Short-term and medium-term traders in the stock market need to look at various metrics to understand the historical price movement of a security. One such metric is the 52-week high, which is updated on a real-time basis online. You may have seen this information changing on your stock trading app or platform.
If you have been wondering what this value is and why it matters, this article can help clarify such details. Read on to find out what the high over the last 52 weeks means and understand its significance for traders.
What is the meaning of the 52-week high
As demand and supply forces interact, the prices of most stocks and securities tend to change and fluctuate each day. The 52-week high is simply the highest price that a stock or security has reached over the past 52 weeks. Here, the term ‘52 weeks’ means the previous year. So, this price is essentially the highest a stock or security has attained over the past year.
Like the 52-week high, stocks and securities also have a 52-week low, which is the lowest price at which the security was traded over the last 52 weeks.

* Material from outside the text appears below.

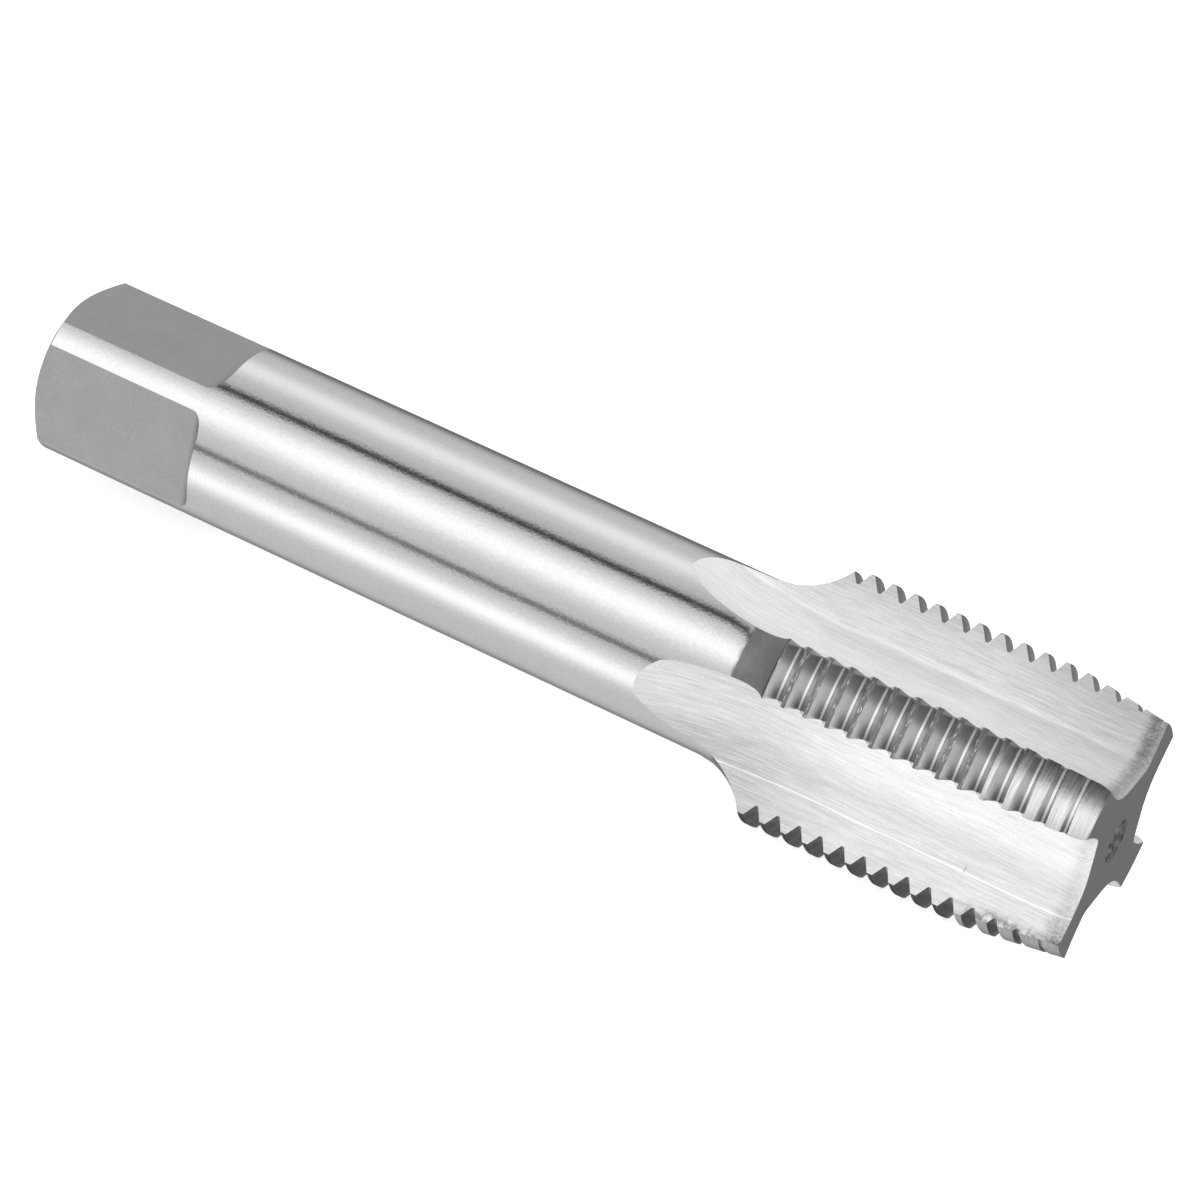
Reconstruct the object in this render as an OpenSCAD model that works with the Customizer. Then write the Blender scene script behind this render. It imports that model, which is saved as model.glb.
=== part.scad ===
// Hand tap with a square drive, a plain shank and a threading body with straight flutes.
// One piece of hardened steel. It lies on its side as it would on a bench: its axis runs
// along X with the cutting end towards +X, and one flute faces straight down, so that two
// lands carry it. The origin is under the middle of the tap, on the surface it lies on.

/* [Thread] */
// Outside diameter of the thread, over the crests
thread_d = 29; // [25:0.5:35]
// Distance from one thread groove to the next
pitch = 2.5; // [1.5:0.25:3.5]
// Length of the threaded body, from the front face to the shoulder
thread_len = 36; // [28:0.5:44]
// Width of the flat at the bottom of each groove
root_flat = 0.3; // [0.1:0.05:0.4]
// Distance from the shoulder to the groove that starts nearest to it
groove_start = 0.4; // [0.2:0.1:0.8]

/* [Lead chamfer] */
// Number of teeth that the lead chamfer cuts across
lead_teeth = 4; // [2:1:6]
// Diameter of the lead chamfer at the front face, measured at the cutting edges
lead_d = 26.2; // [22:0.1:28]
// Drop of the lead chamfer from the cutting edge to the heel of each land
lead_relief = 0.8; // [0.2:0.1:1]

/* [Flutes] */
// Number of flutes
flute_count = 4; // [3:1:4]
// Length of the flutes, from the front face to their tips on the shank
flute_len = 51; // [47:0.5:60]
// Diameter of the core that the flutes leave
core_d = 13.8; // [11:0.2:16]
// Distance of the cutting edge from the plane through the axis
edge_offset = 1.9; // [1:0.1:2.5]
// Lean of the cutting face from that plane, which hooks the edge forward
hook_angle = 8; // [3:1:12]
// Radius of the hollow ground into the cutting face
face_r = 14; // [10:1:40]
// Radius of the corner between the cutting face and the floor of the flute
foot_r = 1.2; // [0.4:0.1:1.5]
// Distance of the heel's edge from the plane through the axis
heel_offset = 4.8; // [4:0.2:5.6]
// Lean of the heel wall from that plane, at its edge
heel_lean = 13; // [6:1:16]
// Radius of the hollow of the heel wall
heel_wall_r = 28; // [20:1:60]
// Radius of the curve between the floor and the heel wall
heel_r = 6.5; // [3:0.5:7]
// Radius of the grinding wheel that leaves the sloping end of each flute
wheel_r = 40; // [30:1:60]

/* [Shank] */
// Overall length of the tap
overall_len = 127; // [105:1:155]
// Diameter of the shank
shank_d = 20; // [17:0.5:24]
// Length of the hollow shoulder, between the ground shank's step and the thread
shoulder_len = 5.7; // [4.5:0.1:8]
// Radius of the hollow of the shoulder
shoulder_r = 10; // [8:0.5:20]
// Height of the step at the foot of the shoulder, where the ground shank ends
step_h = 0.4; // [0.2:0.05:0.6]

/* [Square] */
// Size of the driving square across its flats
square_af = 16; // [13:0.1:16.8]
// Length of the driving square
square_len = 20; // [14:0.5:26]
// Radius of the corner at the inner end of each flat
square_r = 1; // [0.4:0.1:1.5]
// Turn of the square's corners behind the middle of the lands
square_turn = 5; // [0:1:45]
// Length of the chamfer round the end of the square
end_chamfer_len = 1.25; // [0.5:0.25:3]
// Slope of that chamfer, measured from the axis
end_chamfer_angle = 62; // [30:1:70]

/* [Centre holes] */
// Diameter of each centre hole at the face
centre_d = 4.8; // [3:0.1:6]
// Diameter of the pilot drilling inside it
pilot_d = 2.4; // [1:0.1:2.8]
// Length of the pilot drilling beyond the cone
pilot_len = 3; // [1:0.5:5]

/* [Hidden] */
$fn = 96;

// Angles of a standard metric thread, a centre drill and a twist drill tip
flank_angle = 30;
centre_angle = 30;
drill_tip_angle = 59;
// Depth of a metric external thread as a share of its pitch
depth_per_pitch = 0.6134;
// How far a cutting shape reaches past what it cuts
past = 1;
// How far the wheel cuts below the floor of the flute where its sloping end begins
wheel_dip = 0.05;
// Overlap of two shapes that meet in the turned body
join = 0.05;
// The arc of a corner is larger by this share, so that it crosses its walls cleanly
arc_swell = 1.002;

thread_r = thread_d / 2;
shank_r = shank_d / 2;
core_r = core_d / 2;
groove_depth = depth_per_pitch * pitch;
groove_root_r = thread_r - groove_depth;
helix_angle = atan(pitch / (PI * (thread_d - groove_depth)));

// Stations along the axis, measured from the end of the square
thread_z = overall_len - thread_len;
// The wheel leaves full depth this far before its tip, where the floor meets the shank
runout_len = sqrt(wheel_r ^ 2 - (wheel_r + core_r - shank_r) ^ 2);
runout_z = overall_len - flute_len + runout_len;
// Each flute is drawn with the land that it gives a cutting face on the angle 0.
// Angles of the cutting edge and of the next land's heel, on the crests
land_step = 360 / flute_count;
edge_angle = asin(edge_offset / thread_r);
heel_angle = land_step - asin(heel_offset / thread_r);
flute_angle = (edge_angle + heel_angle) / 2;
land_angle = land_step - (heel_angle - edge_angle);
// Angle of a shape that cuts across one land and ends in the flutes on its two sides
cut_span = land_angle + (land_step - land_angle) / 3;

// Point at a distance and an angle from the axis
function polar(r, a) = [r * cos(a), r * sin(a)];

// Point where the line through p along angle a meets the line through q along angle b
function meeting(p, a, q, b) =
    let (s = ((q.x - p.x) * sin(b) - (q.y - p.y) * cos(b)) / sin(b - a))
    p + polar(s, a);

// The floor of a flute lies square to the direction in which the wheel cuts. Its two walls
// are hollows of circles: one runs from the cutting edge to the foot of the cutting face,
// and the other leans by the heel's lean where it meets the heel's edge.
floor_angle = flute_angle + 90;
floor_point = polar(core_r, flute_angle);
edge_point = [sqrt(thread_r ^ 2 - edge_offset ^ 2), edge_offset];
foot_point = meeting(edge_point, hook_angle, floor_point, floor_angle);
face_chord = norm(edge_point - foot_point);
face_centre = (edge_point + foot_point) / 2
    + polar(sqrt(face_r ^ 2 - face_chord ^ 2 / 4), hook_angle + 90);
heel_centre = polar(thread_r, heel_angle) + polar(heel_wall_r, land_step - heel_lean - 90);

// Beside the shoulder the wheel may have lifted by this much already, which turns both
// edges of the flute there towards its middle
shoulder_lift = runout_z > thread_z ? wheel_r - sqrt(wheel_r ^ 2 - (runout_z - thread_z) ^ 2) : 0;
function lifted(c) = c + polar(shoulder_lift, flute_angle);
function crest_angle(c, r, side) =
    atan2(c.y, c.x) + side * acos((thread_r ^ 2 + c * c - r ^ 2) / (2 * thread_r * norm(c)));
edge_turn = crest_angle(lifted(face_centre), face_r, -1) - flute_angle;
heel_turn = crest_angle(lifted(heel_centre), heel_wall_r, 1) - flute_angle;
// Height of the axis over the surface that the edges of the flute underneath rest on
rest_h = max(thread_r * cos(min(-edge_turn, heel_turn)), shank_r);

// Distance of a point from the floor of the flute
function over_floor(c) = (c - floor_point) * polar(1, flute_angle);

// Point at the height h over the floor, a distance r from the centre c of a wall's hollow.
// side is 1 towards the heel wall and -1 towards the cutting face.
function beside(c, r, h, side) =
    c + polar(h - over_floor(c), flute_angle)
        + polar(side * sqrt(r ^ 2 - (h - over_floor(c)) ^ 2), floor_angle);

// Fill for the corner between the floor and the hollow wall of radius wall_r round c. It
// reaches into both, so that no edge of it lies along one.
module corner_fill(c, wall_r, r, side) {
    centre = beside(c, wall_r - r, r, side);
    translate(centre)
        difference() {
            polygon([
                [0, 0],
                polar(2 * r, flute_angle + 180),
                2 * (beside(c, wall_r, 0, side) - centre),
                2 * r / (wall_r - r) * (centre - c)
            ]);
            circle(r * arc_swell);
        }
}

// Section of one flute, square to the axis
module flute_section() {
    reach = 1.5 * thread_r;
    difference() {
        intersection() {
            translate(face_centre) circle(face_r);
            translate(heel_centre) circle(heel_wall_r);
            rotate(flute_angle) translate([core_r, -reach]) square([reach, 2 * reach]);
        }
        corner_fill(face_centre, face_r, foot_r, -1);
        corner_fill(heel_centre, heel_wall_r, heel_r, 1);
    }
}

// Full depth of one flute, along the thread
module flute_straight() {
    translate([0, 0, runout_z])
        linear_extrude(overall_len - runout_z + past) flute_section();
}

// Sloping end of one flute, lifted out of the shank along the wheel's arc. The wheel
// enters the floor a little before the straight part ends, so that the two overlap.
module flute_runout() {
    entry = acos(1 - 3 * wheel_dip / wheel_r);
    exit = acos(1 - (shank_r + past - core_r) / wheel_r);
    rotate([0, 0, flute_angle])
        translate([core_r - wheel_dip + wheel_r, 0, runout_z])
        rotate([-90, 0, 180])
        rotate([0, 0, -entry])
        rotate_extrude(angle = entry + exit)
        translate([core_r + wheel_r, 0])
        rotate(180 - flute_angle) flute_section();
}

// One thread groove across a land, tilted to the helix, with its middle at the height z
module groove(z) {
    root_half = root_flat / 2;
    mouth_r = thread_r + past;
    mouth_half = root_half + (mouth_r - groove_root_r) * tan(flank_angle);
    translate([0, 0, z])
        rotate([helix_angle, 0, 0])
        rotate([0, 0, -cut_span / 2])
        rotate_extrude(angle = cut_span)
        polygon([
            [groove_root_r, -root_half],
            [mouth_r, -mouth_half],
            [mouth_r, mouth_half],
            [groove_root_r, root_half]
        ]);
}

// Grooves of one land. The helix is right-handed: going round with the cutting direction,
// each land's grooves lie a share of the pitch nearer to the front than the land before.
module land_grooves(i) {
    first = groove_start + ((i + flute_count - 1) % flute_count) * pitch / flute_count;
    rotate([0, 0, (i + 0.5) * land_step])
        for (z = [thread_z + first : pitch : overall_len + pitch / 2]) {
            groove(z);
        }
}

// What the lead chamfer takes off one land. Its cone is shifted towards the cutting edge,
// so that the land falls away behind it.
module lead_cut() {
    lead_len = lead_teeth * pitch;
    slope = (thread_r - lead_d / 2) / lead_len;
    shift = lead_relief / sin(land_angle);
    length = lead_len + (lead_relief + past) / slope;
    front_r = lead_d / 2 - past * slope;
    difference() {
        rotate([0, 0, edge_angle - (land_angle + cut_span) / 2])
            translate([0, 0, overall_len + past - length])
            rotate_extrude(angle = cut_span)
            translate([core_r + past, 0]) square([thread_r - core_r, length]);
        translate(concat(polar(shift, edge_angle + 90), overall_len - length))
            cylinder(
                h = length + 2 * past,
                r1 = front_r + (length + past) * slope,
                r2 = front_r - past * slope
            );
    }
}

// Half section of the turned body: chamfered end, shank, shoulder and threaded body. The
// shoulder's hollow runs from the top of a step with a slope of 45 degrees, where the
// ground shank ends, to the full diameter of the thread.
module body_half_section() {
    end_r = shank_r - end_chamfer_len * tan(end_chamfer_angle);
    ring_r = shank_r + step_h;
    ring_z = thread_z - shoulder_len;
    to_thread = [thread_r - ring_r, shoulder_len];
    middle = [ring_r, ring_z] + to_thread / 2;
    outward = [shoulder_len, ring_r - thread_r] / norm(to_thread);
    polygon([
        [0, 0],
        [end_r, 0],
        [shank_r, end_chamfer_len],
        [shank_r, ring_z - step_h + join],
        [0, ring_z - step_h + join]
    ]);
    difference() {
        polygon([
            [0, ring_z - ring_r],
            [ring_r + join, ring_z + join],
            [thread_r, ring_z + join],
            [thread_r, overall_len],
            [0, overall_len]
        ]);
        translate(middle + sqrt(shoulder_r ^ 2 - to_thread * to_thread / 4) * outward)
            circle(shoulder_r);
    }
}

// What one side of the square loses, with the corner radius at the inner end of the flat
module flat_cut() {
    flat_h = square_af / 2;
    width = shank_d + 2 * past;
    translate([0, width / 2, 0])
        rotate([90, 0, 0])
        linear_extrude(width) {
            translate([flat_h, -past]) square([shank_r, square_len - square_r + past]);
            translate([flat_h + square_r, -past]) square([shank_r, square_len + past]);
            translate([flat_h + square_r, square_len - square_r]) circle(square_r);
        }
}

// Centre hole: a cone for the lathe centre, a pilot drilling and its drilled tip.
// Drawn at the origin, opening downwards.
module centre_hole() {
    pilot_r = pilot_d / 2;
    cone_len = (centre_d - pilot_d) / 2 / tan(centre_angle);
    tip_len = pilot_r / tan(drill_tip_angle);
    rotate_extrude()
        polygon([
            [0, -past],
            [centre_d / 2 + past * tan(centre_angle), -past],
            [pilot_r, cone_len],
            [pilot_r, cone_len + pilot_len],
            [0, cone_len + pilot_len + tip_len]
        ]);
}

// Copies a shape that is drawn beside the land on the angle 0 to every flute. The wheel
// cuts the first flute along the angle 0.
module each_flute() {
    for (i = [0 : flute_count - 1]) {
        rotate([0, 0, i * land_step - flute_angle]) children();
    }
}

// Turned body with its flutes ground in. The seam of the revolved body lies on a land.
module fluted_body() {
    difference() {
        rotate([0, 0, land_step / 2]) rotate_extrude() body_half_section();
        each_flute() flute_straight();
        each_flute() flute_runout();
    }
}

// The whole tap, standing on the end of its square
module tap_upright() {
    difference() {
        fluted_body();
        each_flute() lead_cut();
        for (i = [0 : flute_count - 1]) {
            land_grooves(i);
        }
        for (i = [0 : 3]) {
            rotate([0, 0, i * 90 - square_turn]) flat_cut();
        }
        centre_hole();
        translate([0, 0, overall_len]) mirror([0, 0, 1]) centre_hole();
    }
}

module tap() {
    color([0.76, 0.76, 0.77])
        translate([-overall_len / 2, 0, rest_h])
        rotate([0, 90, 0])
        tap_upright();
}

tap();
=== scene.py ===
"""Looks of a hand tap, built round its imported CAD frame.

The tap is modelled upright in millimetres, its square end at z = 0, and laid down into the
frame by to_frame(). The turned blank comes first. The helical thread, the grinding of the
lands, the flutes, the driving square and the centre holes are then cut out of it.
"""
import cmath
import math
from collections import namedtuple

import bmesh
import bpy
import numpy as np
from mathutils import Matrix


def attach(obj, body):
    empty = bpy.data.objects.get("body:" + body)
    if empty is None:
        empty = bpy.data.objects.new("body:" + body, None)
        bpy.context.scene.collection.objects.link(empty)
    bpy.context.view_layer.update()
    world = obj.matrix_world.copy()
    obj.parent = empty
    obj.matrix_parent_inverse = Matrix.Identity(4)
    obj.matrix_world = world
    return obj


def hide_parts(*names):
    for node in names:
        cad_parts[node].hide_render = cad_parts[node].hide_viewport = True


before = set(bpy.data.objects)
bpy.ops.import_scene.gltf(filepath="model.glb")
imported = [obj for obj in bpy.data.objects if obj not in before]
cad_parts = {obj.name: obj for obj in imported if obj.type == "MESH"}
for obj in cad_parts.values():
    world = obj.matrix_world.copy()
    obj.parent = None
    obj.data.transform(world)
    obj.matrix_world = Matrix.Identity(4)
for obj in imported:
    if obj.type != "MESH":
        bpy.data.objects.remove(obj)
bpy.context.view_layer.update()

MM = 0.001

# Thread: the groove has a flat root with a round corner to each flank
THREAD_D = 29.0
PITCH = 2.5
THREAD_LEN = 36.0
DEPTH_PER_PITCH = 0.6134
ROOT_FLAT = 0.3
ROOT_R = 0.1
FLANK_ANGLE = 30.0
# Height of the groove's middle over the start of the thread, in the middle of the second land
GROOVE_START = 0.4
# Half the mouth of the groove's cutting shape, in pitches, so that its turns stay apart
HALF_MOUTH = 0.49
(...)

Understanding the 52-week high for a security
Now that you know the meaning of the 52-week high, let us explore the concept further. The 52-week high is not based on the prices that the stock attains during the trading day. Only the closing prices are taken into account. This means that the price may surpass the 52-week high intraday, but it may fall back down by the time the market closes.
For example, say a stock’s 52-week high is Rs. 450. Today, the stock hit an intraday high of Rs. 480, but it closed at a lower point — at Rs. 440. This means that although the stock crossed the 52-week high mark intraday, it closed below the previous 52-week high of Rs. 450. So, the 52-week high remains unchanged. A new 52-week high will only be recorded if the stock closes at a price above Rs. 450.
Since the 52-week high is the upper limit of a security’s closing price, it represents the resistance level for the security. When a stock attains a new 52-week high, the trading volume typically increases because traders view it as an optimistic and bullish indicator. That said, you should not look into the 52-week high as a standalone metric. This data must be read with the 52-week low to get the full picture of a stock’s historical support and resistance levels.
Calculating the percentage off the 52-week high or low
The 52-week high and low data can be used to calculate the range that a stock or security is trading in. This is what the percentage off the 52-week high or low indicates. To compute this, you simply calculate how much lower than its 52-week high (or higher than its 52-week low) a security is currently trading at.
For example, consider the following data for a stock:
- Current stock price: Rs. 100
- 52-week high: Rs. 140
- 52-week low: Rs. 85
Using this data, you can calculate the percentage off the 52-week high as shown below.
Percentage off the 52-week high:
= [(Difference between the 52-week high and the current stock price) ÷ 52-week high] x 100
= [(Rs. 140 — Rs. 100) ÷ Rs. 140] x 100
= [Rs. 40 ÷ Rs. 140] x 100
= 28.57%
This means that the stock is currently trading 28.57% below its 52-week high. Similarly, the percentage off the 52-week low can be calculated as shown below.
Percentage off the 52-week low:
= [(Difference between the current stock price and the 52-week low) ÷ 52-week low] x 100
= [(Rs. 100 — Rs. 85) ÷ Rs. 85] x 100
= [Rs. 15 ÷ Rs. 85] x 100
= 17.64%
This means that the stock is currently trading 17.64% above its 52-week low. So, the percentage off the 52-week high and low essentially tells you about the range in which a security is currently trading in the market. This may be at the bottom, middle or top of the spectrum between the 52-week high and low.
Why the 52-week high matters for a security
Although it may seem like a straightforward data point, the 52-week high is a technical indicator that can be invaluable to traders who are planning to enter or exit the market. Understanding the meaning of the 52-week high and its significance can help you improve your trades and make smart decisions about entering or exiting the market.
Here is how the 52-week high can be important for traders.
- Technical analysis: You can use the 52-week high as a technical indicator to understand the resistance level for any security. If the price breaks out of this level, it may signal a bullish phase and draw in more buyers.
- Momentum indicator: The 52-week high can also act as a momentum indicator. Stocks that hit new 52-week highs consistently may have a strong upward momentum that you can capitalise on.
- Risk management: You can also use the 52-week high to determine entry or exit points for your trade. Based on how a stock’s price behaves when it nears the 52-week high, you can decide whether to sell or buy it.
- Comparison of securities: The 52-week high also facilitates easy comparison of securities. Based on metrics like the percentage off the 52-week high, you can identify the stocks that are closer to breaking the previous high and consider trading in them.
- Psychological significance: Above all, the 52-week high is a strong driver of investor sentiment in the market. When a stock approaches its previous high, traders may be more inclined to buy it expecting an upward momentum.
Conclusion
The bottom line is that the 52-week high is an important technical indicator for short-term and medium-term traders. If you are trading in any market segment, ensure you keep an eye on this metric and read it alongside other indicators like the 52-week low and the percentage off the 52-week high and low. This will help you make an informed decision about buying, holding, or selling a security.